Real Estate

Corporate US ownership rises as private equity firms “line their pockets”

Corporate ownership of property is increasing in the United States – raising concerns that it could result in exploitative policies against tenants.

There are concerns that more corporate ownership will result in park owners hiking rents, adding fees, neglecting maintenance, or cutting staff.

Since the early 2000s, institutional investors such as private equity firms have increased their presence in the manufactured housing market.

In 2020 and 2021, they accounted for 23% of all manufactured home purchases, up from 13% between 2017 and 2019.

Jason Elridge, a resident representative at MHAction and resident of Kristana Estates, said: “Private equity firms are out there to line their pockets and destroy affordable housing

“People need to have a community that can prosper and a place where they can feel secure. I don’t think private equity can provide that.”

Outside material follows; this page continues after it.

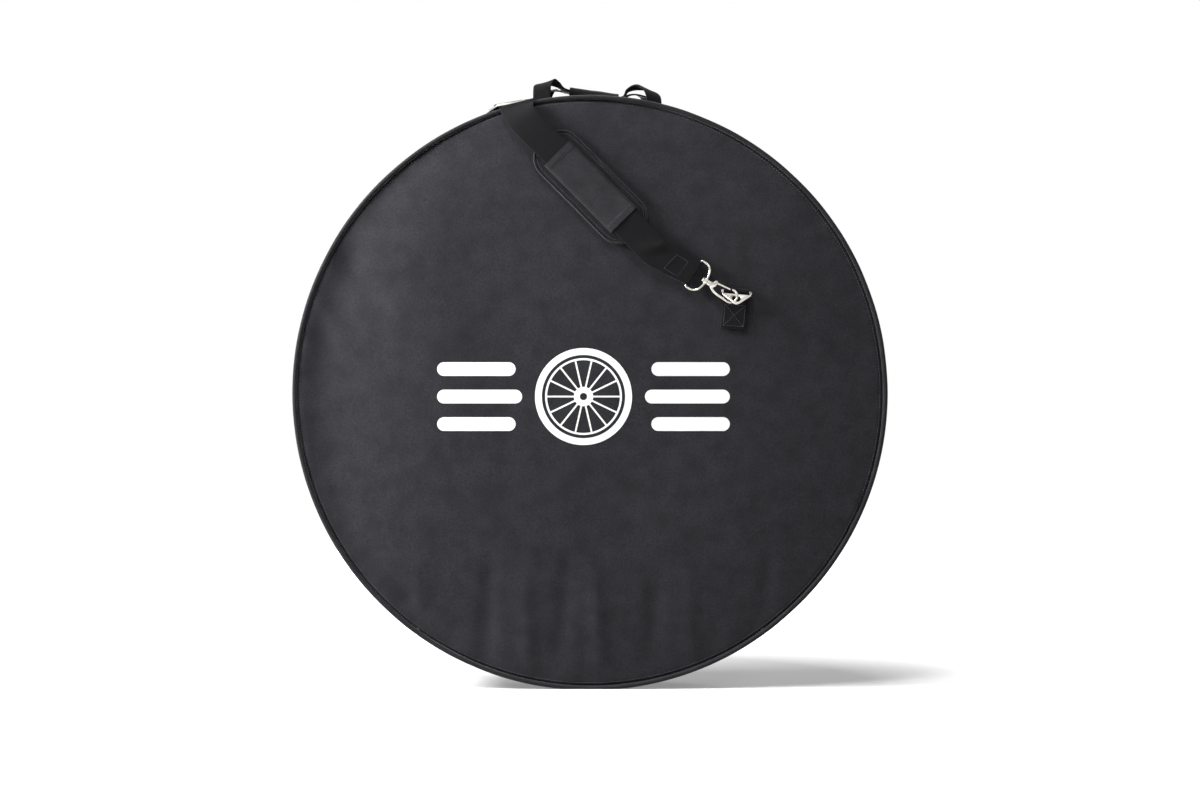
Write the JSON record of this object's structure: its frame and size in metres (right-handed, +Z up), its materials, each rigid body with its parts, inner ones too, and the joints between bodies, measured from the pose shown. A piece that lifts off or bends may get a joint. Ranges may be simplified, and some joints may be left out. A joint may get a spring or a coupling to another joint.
{
  "type": "bike wheel bag",
  "caption": "Round padded bag for one bicycle wheel: zipped gusset, fold-down front panel, two carry handles and a padded shoulder strap on swivel hooks.",
  "frame": {"origin": "middle of the flat foot of the gusset, where the bag stands on the floor", "axes": "+Z up; -Y out of the front panel, along the wheel's axle line; +X to the right seen from the front"},
  "size_m": [0.74, 0.1549, 0.76],
  "materials": {
    "outer_fabric": "woven polyester, matt",
    "foam": "closed-cell padding, taken as soft fabric",
    "lining": "smooth woven lining, matt",
    "piping": "bias tape over a cord",
    "zip_black": "woven tape and nylon coil, black",
    "pad_fabric": "woven polyester, bound edge",
    "nickel": "nickel plated, bright",
    "webbing": "woven polypropylene webbing, matt"
  },
  "bodies": {
    "bag_body": {"base_gusset_fabric": "outer_fabric", "base_gusset_foam": "foam", "base_gusset_lining": "lining", "front_sill_fabric": "outer_fabric", "front_sill_foam": "foam", "front_sill_lining": "lining", "front_sill_piping": "piping", "handle_rear": "webbing", "rear_anchor_tab": "webbing", "rear_hook_bow": "nickel", "rear_panel_fabric": "outer_fabric", "rear_panel_foam": "foam", "rear_panel_lining": "lining", "rear_piping": "piping", "strap_webbing_rear": "webbing", "zip_band_rear_fabric": "outer_fabric", "zip_band_rear_lining": "lining", "zip_coil_rear": "zip_black", "zip_stop_closed_end": "nickel", "zip_stop_open_end": "nickel", "zip_tape_rear": "zip_black"},
    "front_cover": {"front_anchor_tab": "webbing", "front_hook_bow": "nickel", "front_panel_fabric": "outer_fabric", "front_panel_foam": "foam", "front_panel_lining": "lining", "front_piping": "piping", "handle_front": "webbing", "handle_wrap": "webbing", "strap_over_rim": "webbing", "strap_webbing_front": "webbing", "tri_glide": "nickel", "zip_band_front_fabric": "outer_fabric", "zip_band_front_lining": "lining", "zip_coil_front": "zip_black", "zip_tape_front": "zip_black"},
    "zip_slider": {"zip_slider": "nickel"},
    "zip_pull": {"zip_pull": "nickel"},
    "strap_pad": {"strap_pad": "pad_fabric", "strap_pad_sleeve": "pad_fabric"},
    "front_ring": {"front_ring": "nickel"},
    "front_hook": {"front_hook_claw": "nickel", "front_gate_pin": "nickel"},
    "front_gate": {"front_hook_gate": "nickel"},
    "rear_ring": {"rear_ring": "nickel"},
    "rear_hook": {"rear_hook_claw": "nickel", "rear_gate_pin": "nickel"},
    "rear_gate": {"rear_hook_gate": "nickel"}
  },
  "joints": [
    {"name": "cover_hinge", "type": "hinge", "parent": "bag_body", "child": "front_cover", "pos_m": [0, -0.056, 0.0685], "axis": [1, 0, 0], "range_deg": [0, 30], "deforming": ["strap_over_rim"]},
    {"name": "zip_run", "type": "hinge", "parent": "bag_body", "child": "zip_slider", "pos_m": [0, 0, 0.36783], "axis": [0, -1, 0], "range_deg": [0, 278]},
    {"name": "pull_swing", "type": "hinge", "parent": "zip_slider", "child": "zip_pull", "pos_m": [0.22848, 0, 0.08473], "axis": [0, 1, 0], "range_deg": [0, 110]},
    {"name": "pad_slide", "type": "slide", "parent": "front_cover", "child": "strap_pad", "axis": [-0.7034, 0.0327, 0.71], "range_m": [-0.03, 0.03]},
    {"name": "front_ring_swing", "type": "hinge", "parent": "front_cover", "child": "front_ring", "pos_m": [0.18113, -0.0617, 0.49312], "axis": [0.9957, 0.0307, -0.0879], "range_deg": [-3, 3]},
    {"name": "front_hook_swivel", "type": "hinge", "parent": "front_cover", "child": "front_hook", "pos_m": [0.12785, -0.06462, 0.51533], "axis": [0.8371, -0.0894, -0.5398], "range_deg": [-5, 5]},
    {"name": "front_gate_swing", "type": "hinge", "parent": "front_hook", "child": "front_gate", "pos_m": [0.15562, -0.06845, 0.50346], "axis": [0.194, 0.971, 0.1401], "range_deg": [0, 12], "stiffness_Nm_per_rad": 0.02, "springref_deg": -11.46},
    {"name": "rear_ring_swing", "type": "hinge", "parent": "bag_body", "child": "rear_ring", "pos_m": [-0.18113, 0.0617, 0.49312], "axis": [-0.629, -0.003, -0.7774], "range_deg": [-3, 3]},
    {"name": "rear_hook_swivel", "type": "hinge", "parent": "bag_body", "child": "rear_hook", "pos_m": [-0.16005, 0.06284, 0.54693], "axis": [-0.1931, 0.1204, -0.9738], "range_deg": [-5, 5]},
    {"name": "rear_gate_swing", "type": "hinge", "parent": "rear_hook", "child": "rear_gate", "pos_m": [-0.17079, 0.06761, 0.51884], "axis": [-0.2417, -0.9677, -0.0717], "range_deg": [0, 12], "stiffness_Nm_per_rad": 0.02, "springref_deg": -11.46}
  ]
}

The Private Equity Manufactured Housing Tracker comes from the Private Equity Stakeholder Project (PESP) and Manufactured Housing Action (MHAction).

The study also found that 23 private equity firms own over 1,800 manufactured housing parks in the USA, with over 377,000 lots.

Michigan has a disproportionate share of private equity-owned manufactured housing, where private equity firms own more than 25% of manufactured homes.

Meanwhile several large public employee pension funds and sovereign wealth funds have poured money into manufactured home park investments, including the California State Teachers Retirement System (CalSTRS), the sovereign wealth fund for the Government of Singapore (GIC), and the Washington State Investment Board (WSIB).